Cette publication a un commentaire

  1. Annie PIETRI

    Tu écris que « les fortunes de Bokassa et autres tyrans africains destitués ne sont pas retournées dans les pays qui les ont réclamées, car personne n’a PU OU SU les retrouver. »J’ajouterais « ou VOULU » les retrouver….Car il faut bien admettre que lorsque ces « potentats » achetaient un « château » comme ce fut le cas de Bokassa en Sologne, où résidaient quasi constamment l’une ou l’autre de ses femmes, et ses enfants venus poursuivre leurs études en France, cela ne pouvait pas passer inaperçu….Et puis, en France, il y a un Cadastre, un service de Conservation des Monuments Historiques, qui ne pouvaient ignorer, ni l’identité, ni la qualité des acquéreurs…sans parler des autres autorités administratives.
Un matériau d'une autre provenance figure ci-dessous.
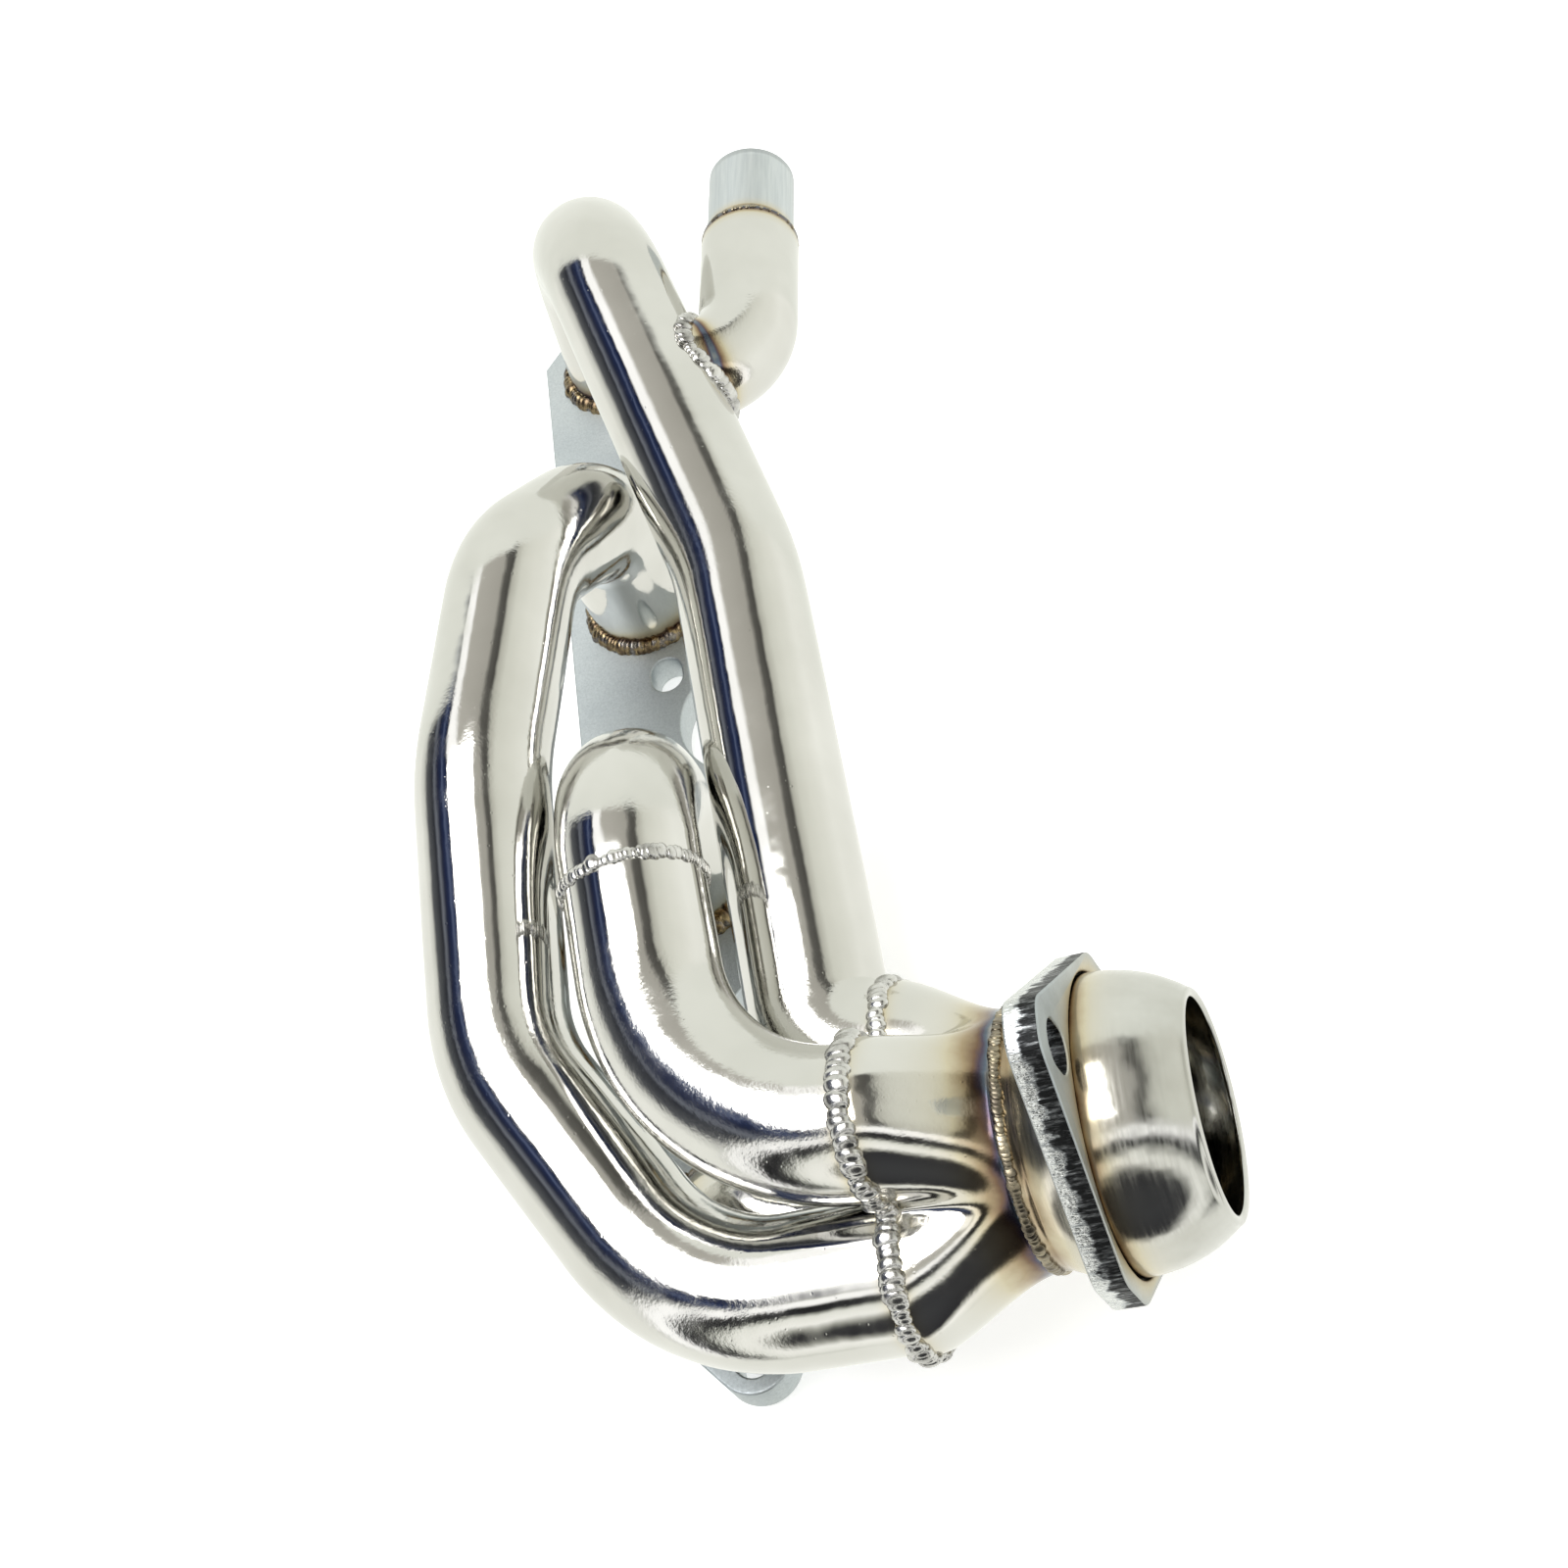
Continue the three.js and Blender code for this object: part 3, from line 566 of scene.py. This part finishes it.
def bead(name, line, facing, kind, seed, closed=True, **sizes):
    """A weld bead along a line of points, raised towards the facing directions."""
    n = len(line)
    data = bpy.data.meshes.new(name + "_line")
    edges = [(i, (i + 1) % n) for i in range(n if closed else n - 1)]
    data.from_pydata([Vector(p) * MM for p in line], edges, [])
    data.attributes.new("facing", "FLOAT_VECTOR", "POINT").data.foreach_set(
        "vector", [c for f in facing for c in f])
    carrier = bpy.data.objects.new(name + "_line", data)
    bpy.context.collection.objects.link(carrier)
    modifier = carrier.modifiers.new("bead", "NODES")
    modifier.node_group = BEAD_TREE
    chosen = {key.replace("_", " ").capitalize(): value * (1 if key in ("lean", "unevenness") else MM)
              for key, value in sizes.items()}
    for item in BEAD_TREE.interface.items_tree:
        if item.in_out == "INPUT" and item.socket_type != "NodeSocketGeometry":
            if item.name == "Seed":
                modifier[item.identifier] = seed
            elif item.name == "Metal":
                modifier[item.identifier] = MATERIALS[kind]
            elif item.name in chosen:
                modifier[item.identifier] = float(chosen[item.name])
    ready = carrier.evaluated_get(bpy.context.evaluated_depsgraph_get())
    result = bpy.data.meshes.new_from_object(ready)
    result.name = name
    bpy.data.objects.remove(carrier)
    made = bpy.data.objects.new(name, result)
    bpy.context.collection.objects.link(made)
    return made


def circle(centre, a, b, radius, n):
    return [centre + (a * math.cos(2 * math.pi * k / n) + b * math.sin(2 * math.pi * k / n)) * radius
            for k in range(n)]


def ring_bead(name, centre, axis, radius, kind, seed, lift=0.0, n=96, **sizes):
    """A bead round a tube. lift turns its face from straight out towards the axis."""
    a, b = across(axis)
    line = circle(centre, a, b, radius, n)
    facing = [((p - centre).normalized() * math.cos(lift) + axis * math.sin(lift)) for p in line]
    return bead(name, line, facing, kind, seed, **sizes)


# ------------------------------------------------------------------ flat plates


def arc(cx, cy, r, start, end, n):
    turns = [start + (end - start) * k / n for k in range(n + 1)]
    return [(cx + r * math.cos(t), cy + r * math.sin(t)) for t in turns]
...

Et personne ne s’est jamais posé la question de savoir d’où venait l’argent ainsi généreusement dépensé ? Personne dans ces villages – ou ces villes, pas plus que chez les gouvernants – ne s’est étonné que ces roitelets soient à la tête de telles fortunes, alors que les populations de leurs pays crevaient de faim ! Et le devoir de réserve m’interdit de parler de tout ce que j’ai pu constater sur la Côte d’Azur…
    Et j’ai bien peur que nous devions admettre que cela arrangeait bien tout le monde….Les médias étaient silencieux et se gardaient bien d’attirer l’attention des populations sur le caractère anormal, voire inquiétant de ces situations….Mais les politiques, qu’ils soient de droite ou de gauche, ne se sont pas étonnés ou insurgés davantage, participant même par leurs largesses à la prospérité de ces tyrans.
    Alors, ceux qui nous gouvernent actuellement prennent des mines effarouchées, et promettent de bloquer les avoirs, et faire respecter la morale (?)….Ne nous faisons aucune illusion : nous soutenons les peuples révoltés, certes, mais les dictateurs, et surtout ceux qui les entouraient et ont profité avec eux de la misère de leurs peuples ont encore de beaux jours devant eux.